* PROBLEM DETAILS: Reproduce verbatim the lines up to and including the one with "const TRAY_Z = LID_Z - GAP - WALL;", starting from the first.

┌─ DATASET SECTION

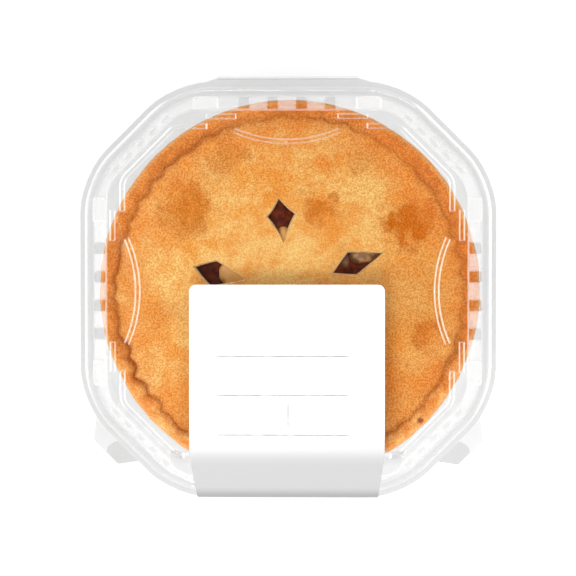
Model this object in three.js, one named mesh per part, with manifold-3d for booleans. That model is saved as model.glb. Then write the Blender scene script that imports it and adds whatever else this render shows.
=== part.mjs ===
// A double-crust apple pie in its foil tin, shut in a clear hinged clamshell
// pack with a paper label over the lid. Millimetres, +Z up, the hinge at +Y
// and the label's folded end at -Y.
import * as THREE from 'three';
import { mergeVertices } from 'three/addons/utils/BufferGeometryUtils.js';
import Module from 'manifold-3d';

// Pack
const WALL = 0.8;
const GAP = 0.3;
const RIM_HALF = 112;
const RIM_DIAGONAL = 122.6;
const RIM_CORNER = 47;
const RIM_INNER = 6.4;
const LID_Z = 31;
const LID_TOP = 57.3;
const TRAY_Z = LID_Z - GAP - WALL;

// Flat top of the lid and foot of the tray, as octagons
const LID_FACE = { half: 94.2, diagonal: 105.9, corner: 20 };
const TRAY_BEND = { half: 91, diagonal: 101.5, corner: 30 };
const TRAY_FOOT = { half: 88.5, diagonal: 99, corner: 28 };
const TRAY_BEND_Z = 2.6;
const EDGE_CHAMFER = 1.2;

// Ribs that stand out of the slanted walls
const RIB_WIDTH = 6.5;
const RIB_ROWS = [-22.4, -7.5, 7.5, 22.4];
const END_RIB_WIDTH = 13.5;
const END_RIB_ROWS = [-42.55, 42.55];
const CORNER_RIB_WIDTH = 6;
const CORNER_RIB_ROWS = [-18.6, -9.3, 0, 9.3, 18.6];

// Raised beads on the flat top
const BEAD_WIDTH = 2.9;
const BEAD_HEIGHT = 1.2;
const CORNER_BEAD = { half: 85.7, diagonal: 101.6, corner: 8, start: 41.5, frontStart: 54 };
const BAR_BEAD = { out: 90.8, from: 26.1, to: 42.3 };
const ARC_BEAD = { middle: 77.7, end: 83.6, halfChord: 27.5, width: 2.4 };

// Hinge, front tabs and label
const HINGE_REACH = 1.9;
const HINGE_TIP = 38.3;
const HINGE_BASE = 44;
const RECESS_HALF = 52.5;
const LABEL_HALF = 50.9;
const LABEL_TAPER = 2.4;
const LABEL_CORNER = 3.5;
const LABEL_BACK = 3.4;
const LABEL_THICK = 0.3;

// Pie
const PIE_X = 1;
const PIE_STEPS = 108;
const SCALLOPS = 36;
const CREASE_RADIUS = 88.5;
const CREASE_WAVE = 1.4;
const TIN_WALL = 0.6;
const FILLING_STEPS = 60;

const EIGHTH = Math.PI / 4;
const ARC_STEPS = 4;

const wasm = await Module();
wasm.setup();

// Joining and cutting closed solids

function solid(geometry) {
  const bare = geometry.clone();
  bare.deleteAttribute('normal');
  bare.deleteAttribute('uv');
  const merged = mergeVertices(bare, 1e-4);
  return new wasm.Manifold(new wasm.Mesh({
    numProp: 3,
    vertProperties: new Float32Array(merged.attributes.position.array),
    triVerts: new Uint32Array(merged.index.array),
  }));
}

function join(solids) {
  return solids.reduce((all, next) => all.add(next));
}

function geometryOf(manifold) {
  const mesh = manifold.getMesh();
  const indexed = new THREE.BufferGeometry();
  indexed.setAttribute('position', new THREE.BufferAttribute(mesh.vertProperties, 3));
  indexed.setIndex(new THREE.BufferAttribute(mesh.triVerts, 1));
  const geometry = indexed.toNonIndexed();
  geometry.computeVertexNormals();
  return geometry;
}

// Outlines and plain forms

// An octagon with rounded corners, counter-clockwise from the right side.
function octagon(half, diagonal, corner) {
  const points = [];
  for (let side = 0; side < 8; side += 1) {
    const [near, next] = side % 2 === 0 ? [half, diagonal] : [diagonal, half];
    const angle = side * EIGHTH;
    const out = near - corner;
    const along = (next - corner - out * Math.cos(EIGHTH)) / Math.sin(EIGHTH);
    const x = out * Math.cos(angle) - along * Math.sin(angle);
    const y = out * Math.sin(angle) + along * Math.cos(angle);
    for (let step = 0; step <= ARC_STEPS; step += 1) {
      const turn = angle + (EIGHTH * step) / ARC_STEPS;
      points.push([x + corner * Math.cos(turn), y + corner * Math.sin(turn)]);
    }
  }
  return points;
}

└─

* FULL SOLUTION:
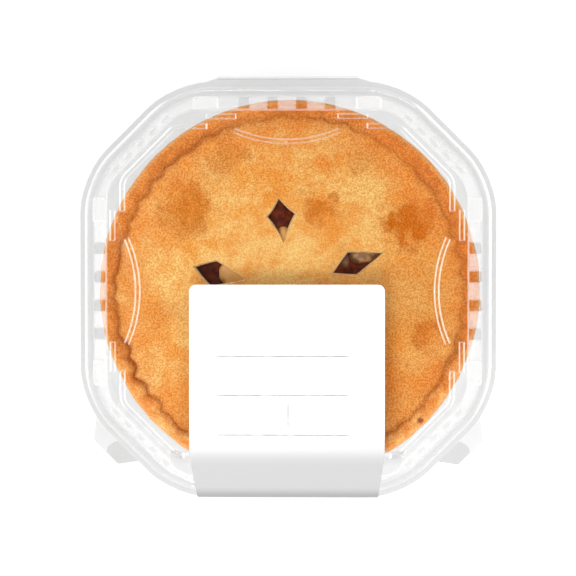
Model this object in three.js, one named mesh per part, with manifold-3d for booleans. That model is saved as model.glb. Then write the Blender scene script that imports it and adds whatever else this render shows.
=== part.mjs ===
// A double-crust apple pie in its foil tin, shut in a clear hinged clamshell
// pack with a paper label over the lid. Millimetres, +Z up, the hinge at +Y
// and the label's folded end at -Y.
import * as THREE from 'three';
import { mergeVertices } from 'three/addons/utils/BufferGeometryUtils.js';
import Module from 'manifold-3d';

// Pack
const WALL = 0.8;
const GAP = 0.3;
const RIM_HALF = 112;
const RIM_DIAGONAL = 122.6;
const RIM_CORNER = 47;
const RIM_INNER = 6.4;
const LID_Z = 31;
const LID_TOP = 57.3;
const TRAY_Z = LID_Z - GAP - WALL;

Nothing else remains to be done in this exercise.